Beginning with a simple print, Berg builds compositions loosely defined by the print's etched lines, contours & shapes. In Bridal Falls (2008), for example, a cut made into the intaglio plate defines a waterfall's crest, & other printed lines are visible through the fall's transparent painted mist. Interested in illuminated manuscripts, Berg often incorporates pieces of metallic foil into the layers of the square compositions, as well as detailed & intricately etched arabesques. The materials feed her interest in recontextualizing intimate designs into broad landscapes, which she continues to do in her larger tracing paper assemblages.

Continuing to employ layering techniques, Berg records the texture & pattern of bolts of brocade fabric on long sheets of tracing paper. Using a black conte crayon, she places the paper on top of the fabric & rubs the entire surface. What emerges is not dissimilar from preschool attempts at capturing leaf veins or gravestone curlicues of the fabric's design appear on the paper, in both clear & blurred passages. The memory of the fabric is, in effect, incorporated into the paper, which Berg then tears, layers & attaches to the wall. In Make My Falls (2008), the patterned conte rubbings became the textured, nuanced sky & mountains behind the rushing falls.

Most of Berg's layered images respond to Niagara Falls (a frequent destination for her family as well as her mother's hometown), though she creates her own skies & contexts. The Falls become the visual tool that allow her to explore the connection of humankind to the landscape.

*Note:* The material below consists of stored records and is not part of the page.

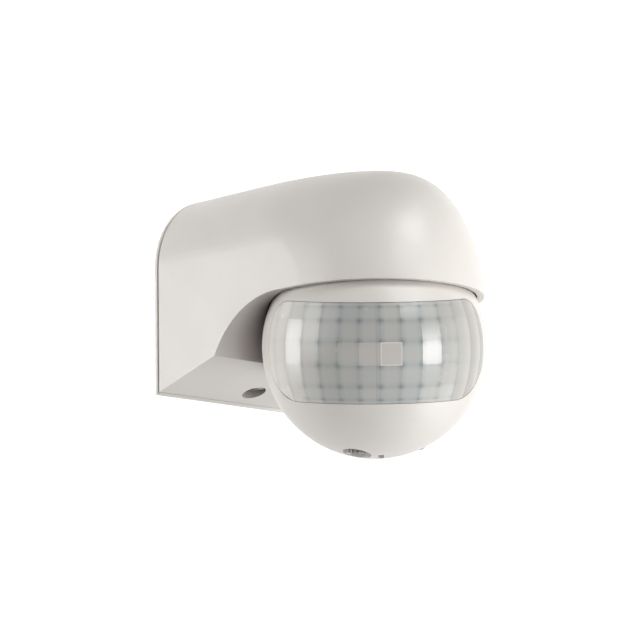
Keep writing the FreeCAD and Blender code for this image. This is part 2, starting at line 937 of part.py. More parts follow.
def drain_slot():
    """A short slot with round ends through the bottom of the ball."""
    x = dim.drain_across
    half = dim.drain_half
    yield block(x - half, x + half, -dim.drain_far, -dim.drain_near, *through_bottom)
    for out in (dim.drain_near, dim.drain_far):
        yield rod(half, *through_bottom, x, -out)


def stem_slot():
    """The slot in the ball's crown: the stem's width, and as long as the head tilts."""
    half = dim.stem_radius + dim.shaft_gap * 2
    middle = primitive("Cylinder", Radius=60, Height=half * 2, Angle=dim.tilt_travel)
    middle.Placement.Rotation = FreeCAD.Rotation(Vector(0, 1, 0), -90)
    ends = [rod(half, 15.0, 60.0)]
    tilted = rod(half, 0, 60.0)
    tilted.Placement.Rotation = FreeCAD.Rotation(cross_axis, -dim.tilt_travel.value)
    ends.append(tilted)
    sweep = cut(at(middle, half, 0, 0), ball(20.0))
    return fuse(sweep, *ends)


# ---------------------------------------------------------------- lens


def make_lens():
    """A moulded lens: a thin skin flush with the ball, a skirt and a flange behind it."""
    outer = dim.ball_radius
    shell_inside = outer - dim.ball_wall
    fit = -dim.lens_fit
    plug = lens_patch(shell_inside - 0.9, outer, fit)
    flange = lens_patch(shell_inside - 0.9, shell_inside - 0.05, fit + dim.lens_flange)
    hollow = lens_patch(28.0, outer - dim.lens_skin, fit - dim.lens_skin)
    keep("fresnel_lens", cut(fuse(plug, flange), hollow), head_pose)

    back = shell_inside - 0.95
    ring = lens_patch(back - 1.2, back, fit + dim.lens_flange)
    window = lens_patch(28.0, outer, fit - dim.lens_skin - 1.0)
    keep("lens_retainer", cut(ring, window), head_pose)


# ---------------------------------------------------------------- sensor inside the ball

adjuster_board_top = -dim.adjuster_board_drop + dim.board_thickness


def make_boards():
    board = new_body()
    sketch = new_sketch(board, "XZ_Plane", -dim.sensor_board_back - dim.board_thickness)
    low = adjuster_board_top + 2.3
    corners = [(-21, low), (21, low), (21, 8), (13, 19), (-13, 19), (-21, 8)]
    add_outline(sketch, corners)
    pad(board, sketch, dim.board_thickness)
    keep("sensor_board", board, head_pose)

    drop = -dim.adjuster_board_drop
    disc = rod(19.5, drop, adjuster_board_top)
    keep("adjuster_board", cut(disc, rod(3.5, -40.0, 0)), head_pose)

    back = dim.sensor_board_back + dim.board_thickness
    socket = cut(
        block(-5.0, 5.0, back, back + 7.0, 2.0, 8.0),
        block(-4.2, 4.2, back + 1.5, back + 8.0, 2.8, 7.2),
    )
    keep("lead_socket", socket, head_pose)

    chip = new_body()
    sketch = new_sketch(chip, "XZ_Plane", -back)
    add_outline(sketch, rectangle(-9.5, 9.5, -11.0, -4.6))
    pad(chip, sketch, 3.2, reverse=True)
    keep("control_chip", chip, head_pose)


def make_board_carrier():
    """The frame that joins both boards and both shells."""
    top = adjuster_board_top
    back = dim.sensor_board_back + dim.board_thickness + 0.05
    solids = [
        rod(18.5, top, top + 2.2),
        rod(3.3, -30.0 + 0.8, top + 1),
    ]
    tools = [rod(1.15, -40.0, -22.0)]
    for side in (-1, 1):
        x = side * shell_screw_x
        solids.append(block(x - 3.0, x + 3.0, back, back + 5.2, top + 1.0, 4.0))
        tools.append(rod_out(1.25, back - 1, back + 8.0, x, shell_screw_z))
    keep("board_carrier", cut(fuse(*solids), *tools), head_pose)

    screw = cross_screw(2.5, 1.5, 1.1, 7.4)
    screw.Placement.Base = Vector(0, 0, -dim.bottom_screw_seat.value)
    holder = group(screw)
    keep("bottom_screw", holder, head_pose)


def make_sensor_parts():
    face = dim.sensor_board_back
    flange = [(0, 0), (4.9, 0), (4.9, 0.5), (4.2, 0.5)]
    lip = [(4.2, 4.4), (3.9, 4.7), (3.3, 4.7), (3.3, 4.3), (0, 4.3)]
    can = turned_part(flange + lip)
    stand = FreeCAD.Placement(Vector(0, face.value, 0), FreeCAD.Rotation(cross_axis, 90))
    keep("pir_can", can, head_pose * stand)
    window = block(-2.3, 2.3, face - 4.8, face - 4.3, -1.8, 1.8)
    keep("pir_window", group(window), head_pose)

    cell = fuse(
        rod_out(2.5, face - 3.2, face - 1.2, -12.5, 7.0),
        block(-13.6, -11.4, face - 1.2, face, 6.7, 7.3),
    )
    keep("photocell", cell, head_pose)

    bulb = fuse(
        rod_out(1.5, face - 4.2, face - 1.0, 12.5, 7.0),
        at(ball(1.5), 12.5, face - 4.2, 7.0),
        rod_out(1.9, face - 1.6, face, 12.5, 7.0),
    )
    keep("indicator_led", bulb, head_pose)


knob_flutes = 12


def adjuster_knob(top, end):
    """A fluted knob with a cross in its tip, and above it the spindle up to end."""
    tip = -dim.knob_tip
    radius = dim.knob_radius
    chamfer = dim.knob_chamfer
    outline = [(0, tip), (radius - chamfer, tip), (radius, tip + chamfer), (radius, top), (0, top)]
    slot = dim.knob_slot / 2
    tools = [
        block(-slot, slot, -1.9, 1.9, tip - 1, tip + 1.2),
        block(-1.9, 1.9, -slot, slot, tip - 1, tip + 1.2),
    ]
    for index in range(knob_flutes):
        turn = 2 * math.pi * index / knob_flutes
        x = radius * math.cos(turn)
        y = radius * math.sin(turn)
        tools.append(rod(dim.knob_flute, tip - 1, top - 1.0, x, y))
    spindle = rod(dim.spindle_radius, top - 0.2, end)
    return cut(fuse(turned_part(outline), spindle), *tools)


def make_adjusters():
    top = -dim.adjuster_board_drop
    low = top - dim.adjuster_body
    bodies = []
    for name, x, y in adjuster_places():
        half = dim.adjuster_half
        case = block(x - half, x + half, y - half, y + half, low, top)
        bodies.append(cut(case, rod(1.9, low - 1, top - 0.6, x, y)))
    keep("adjuster_bodies", group(*bodies), head_pose)

    for name, x, y in adjuster_places():
        knob = adjuster_knob(low - 0.3, top - 1.0)
        place = Vector(x.value, y.value, 0)
        keep(name, knob, head_pose * FreeCAD.Placement(place, FreeCAD.Rotation()))


# ---------------------------------------------------------------- lead inside the sensor


def lead(points, bends):
    """A round lead along straight runs, joined by arcs with the given radii."""
    edges = []
    here = points[0]
    for index, radius in enumerate(bends, start=1):
        corner = points[index]
        back = (points[index - 1] - corner).normalize()
        ahead = (points[index + 1] - corner).normalize()
        half_turn = (math.pi - back.getAngle(ahead)) / 2
        setback = radius * math.tan(half_turn)
        start = corner + back * setback
        end = corner + ahead * setback
        inward = (back + ahead).normalize()
        middle = corner + inward * radius * (1 / math.cos(half_turn) - 1)
        edges.append(Part.makeLine(here, start))
        edges.append(Part.Arc(start, middle, end).toShape())
        here = end
    edges.append(Part.makeLine(here, points[-1]))
    path = Part.Wire(edges)
    circle = Part.makeCircle(dim.lead_radius.value, points[0], points[1] - points[0])
    item = doc.addObject("Part::Feature")
    item.Shape = path.makePipeShell([Part.Wire([circle])], True, False)
    return item


def make_leads():
    """One lead, in two runs: down the stem, and from its lower end to the sensor board."""
    axis = -dim.ball_reach.value
    face = -dim.power_board_out.value - dim.board_thickness.value
    top = dim.lead_top.value - dim.ball_drop.value
    route = [
        Vector(0, face, 22.6),
        Vector(0, face - 14.0, 22.6),
        Vector(0, axis + 16.0, top),
        Vector(0, axis, top),
        Vector(0, axis, 3.6),
    ]
    keep("arm_lead", lead(route, [16.0, 14.0, 3.0]))

    back = dim.sensor_board_back.value + dim.board_thickness.value
    route = [
        Vector(0, back + 1.6, 5.0),
        Vector(0, back + 11.5, 5.0),
        Vector(0, back + 11.5, 14.5),
        Vector(0, back - 1.0, 22.4),
    ]
    keep("head_lead", lead(route, [4.0, 5.0]), head_pose)


# ---------------------------------------------------------------- build, check and write

make_base_plate()
make_cable_grommet()
make_terminal_block()
make_hood_cover()
make_cover_screw()
make_power_board()
make_swivel_bracket()
make_swivel()
make_shells()
make_lens()
make_boards()
make_board_carrier()
make_sensor_parts()
make_adjusters()
make_leads()
doc.recompute()

for item in doc.Objects:
    if "Invalid" in item.State or "Error" in item.State:
        raise RuntimeError(f"{item.Name} ({item.Label}) failed: {item.State}")
for item in pieces:
    if item.Shape.isNull() or not item.Shape.isValid() or not item.Shape.Solids:
        raise RuntimeError(f"{item.Label} has no valid shape")

os.makedirs("parts", exist_ok=True)
for item in pieces:
    item.Shape.exportStep(f"parts/{item.Label}.step")
    print(f"{item.Label}: {len(item.Shape.Solids)} solid, {item.Shape.Volume:.1f} mm3")
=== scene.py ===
import json
import math

import bmesh
import bpy
from mathutils import Matrix, Vector


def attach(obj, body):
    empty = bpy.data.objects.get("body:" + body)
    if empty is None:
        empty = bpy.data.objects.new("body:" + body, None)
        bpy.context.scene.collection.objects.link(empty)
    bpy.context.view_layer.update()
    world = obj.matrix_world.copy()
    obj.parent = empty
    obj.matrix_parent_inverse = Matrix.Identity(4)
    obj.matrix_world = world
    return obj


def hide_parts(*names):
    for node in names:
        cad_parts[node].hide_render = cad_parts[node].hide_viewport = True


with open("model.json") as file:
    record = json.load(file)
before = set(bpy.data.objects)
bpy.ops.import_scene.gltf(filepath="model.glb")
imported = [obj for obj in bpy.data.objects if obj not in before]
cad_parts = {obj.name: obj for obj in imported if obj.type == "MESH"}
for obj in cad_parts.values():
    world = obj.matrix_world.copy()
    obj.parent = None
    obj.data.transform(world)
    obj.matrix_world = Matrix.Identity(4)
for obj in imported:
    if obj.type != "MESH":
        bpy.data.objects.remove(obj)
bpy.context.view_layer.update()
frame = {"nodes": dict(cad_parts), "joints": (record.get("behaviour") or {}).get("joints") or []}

# Wall mounted motion sensor with a ball head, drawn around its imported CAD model.
# Everything is in metres, in the frame of the CAD model: +Z up, wall at Y = 0.

MM = 0.001
scene = bpy.context.scene

joints = {joint["name"]: joint for joint in frame["joints"]}
ball_centre = Vector(joints["head_pan"]["pos_m"])

# The ball's own axes at rest: across, back and up. The lens looks along minus back.
REST_TILT = math.radians(14.0)
ball_across = Vector(joints["head_tilt"]["axis"]).normalized()
ball_turn = Matrix.Rotation(REST_TILT, 3, ball_across)
ball_back = ball_turn @ Vector((0, 0, 1)).cross(ball_across)
ball_up = ball_turn @ Vector((0, 0, 1))

BALL_RADIUS = 35.0 * MM


def ball_direction(longitude, latitude):
    """From the ball's centre, for angles in degrees measured from the lens's middle."""
    lon = math.radians(longitude)
    lat = math.radians(latitude)
    level = ball_across * math.sin(lon) - ball_back * math.cos(lon)
    return level * math.cos(lat) + ball_up * math.sin(lat)


# ---------------------------------------------------------------- camera

CAMERA_DISTANCE = 1.0
CAMERA_AZIMUTH = 46.2
CAMERA_ELEVATION = -10.1
CAMERA_ROLL = 0.86
CAMERA_LENS = 180.8
AIM_LEFT = 16.8 * MM
AIM_UP = 8.5 * MM


def camera_axes():
    """Ahead, right and up for a camera that looks straight at the ball."""
    azimuth = math.radians(CAMERA_AZIMUTH)
    elevation = math.radians(CAMERA_ELEVATION)
    level = math.cos(elevation)
    ahead = Vector((math.sin(azimuth) * level, math.cos(azimuth) * level, -math.sin(elevation)))
    right = ahead.cross(Vector((0, 0, 1))).normalized()
    return ahead, right, right.cross(ahead)


view_ahead, view_right, view_up = camera_axes()


def make_camera():
    """The ball is right of the middle of the picture and a little below it."""
    place = ball_centre - view_ahead * CAMERA_DISTANCE
    aim = ball_centre - view_right * AIM_LEFT + view_up * AIM_UP
    ahead = (aim - place).normalized()
    right = ahead.cross(Vector((0, 0, 1))).normalized()
    up = right.cross(ahead)
    roll = Matrix.Rotation(math.radians(CAMERA_ROLL), 3, ahead)
    data = bpy.data.cameras.new("camera")
    data.lens = CAMERA_LENS
    data.sensor_width = 36.0
    data.clip_start = 0.01
    camera = bpy.data.objects.new("camera", data)
    scene.collection.objects.link(camera)
    rotation = Matrix((roll @ right, roll @ up, -ahead)).transposed()
    camera.matrix_world = Matrix.Translation(place) @ rotation.to_4x4()
    scene.camera = camera


make_camera()


# ---------------------------------------------------------------- light and floor


LIGHT_DISTANCE = 0.9
SQUARE_BOX = (0.5, 0.5)


def area_light(name, direction, distance, size, radiance):
    """A soft box that faces the ball; the radiance is that of its surface."""
    data = bpy.data.lights.new(name, "AREA")
    data.shape = "RECTANGLE"
    data.size = size[0]
    data.size_y = size[1]
    data.energy = radiance * math.pi * size[0] * size[1]
    light = bpy.data.objects.new(name, data)
    scene.collection.objects.link(light)
    light.location = ball_centre + direction.normalized() * distance
    light.rotation_euler = (-direction).to_track_quat("-Z", "Y").to_euler()


def mirrored(longitude, latitude):
    """The direction that the lens shows to the camera at a place on it."""
    normal = ball_direction(longitude, latitude)
    to_camera = -view_ahead
    return 2 * normal.dot(to_camera) * normal - to_camera


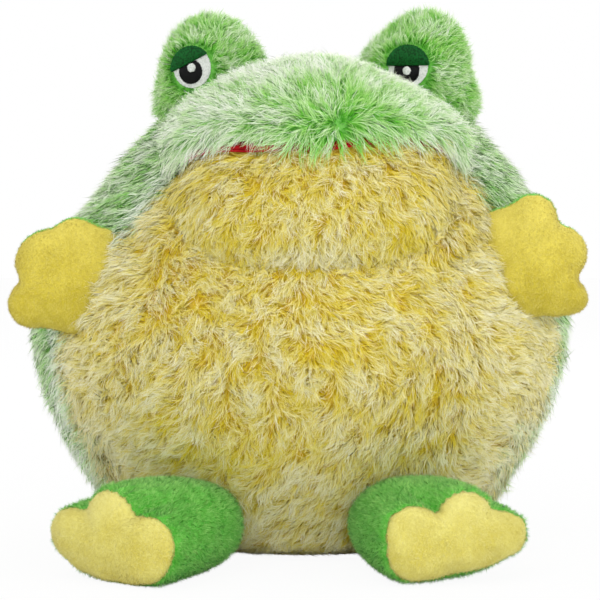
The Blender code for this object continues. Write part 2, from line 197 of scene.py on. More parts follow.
# Long pile: golden with cream tips, or green with pale tips. A tone near 1 is the palest.
pileLooks = {
    "yellow": {
        "root": (
            (0.0, srgb(222, 184, 4)), (0.6, srgb(224, 196, 44)),
            (0.92, srgb(220, 206, 104)), (1.0, srgb(158, 192, 112)),
        ),
        "middle": (
            (0.0, srgb(230, 202, 26)), (0.45, srgb(238, 222, 106)),
            (0.92, srgb(240, 233, 168)), (1.0, srgb(196, 218, 154)),
        ),
        "tip": (
            (0.0, srgb(244, 230, 86)), (0.35, srgb(254, 250, 190)),
            (0.92, srgb(255, 254, 236)), (1.0, srgb(238, 247, 220)),
        ),
        "middleFrom": (0.05, 0.5), "tipFrom": (0.44, 0.96),
    },
    "green": {
        "root": ((0.0, srgb(44, 140, 14)), (0.5, srgb(80, 168, 48)), (1.0, srgb(164, 210, 136))),
        "middle": ((0.0, srgb(98, 190, 52)), (0.5, srgb(160, 216, 116)), (1.0, srgb(230, 244, 214))),
        "tip": ((0.0, srgb(180, 232, 122)), (0.5, srgb(238, 251, 214)), (1.0, srgb(255, 255, 250))),
        "middleFrom": (0.05, 0.5), "tipFrom": (0.45, 0.96),
    },
}


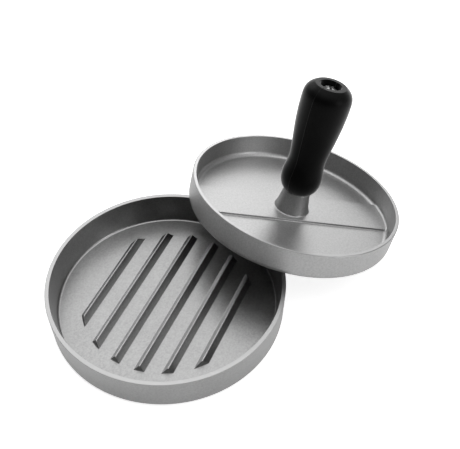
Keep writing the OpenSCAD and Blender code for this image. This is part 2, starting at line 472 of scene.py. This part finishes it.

Her consideration of great versus small & nature versus man readily translates to her layered landscapes which feature the juxtaposition of opposing elements. Small square compositions contain grand sweeping views of waterfalls; fragile tracing paper supports cascading water; detailed arabesques suddenly become infinite skies; & fabric patterns transferred to paper become textured rock surfaces. Using layering, Berg highlights the history inherent in landscapes & one's own connection to nature. She incorporates her own interests & family history into her images, as well as the evidence of her artistic processes, materials & experimentation & as a result, creates landscapes saturated with history, memory & ultimately, awe.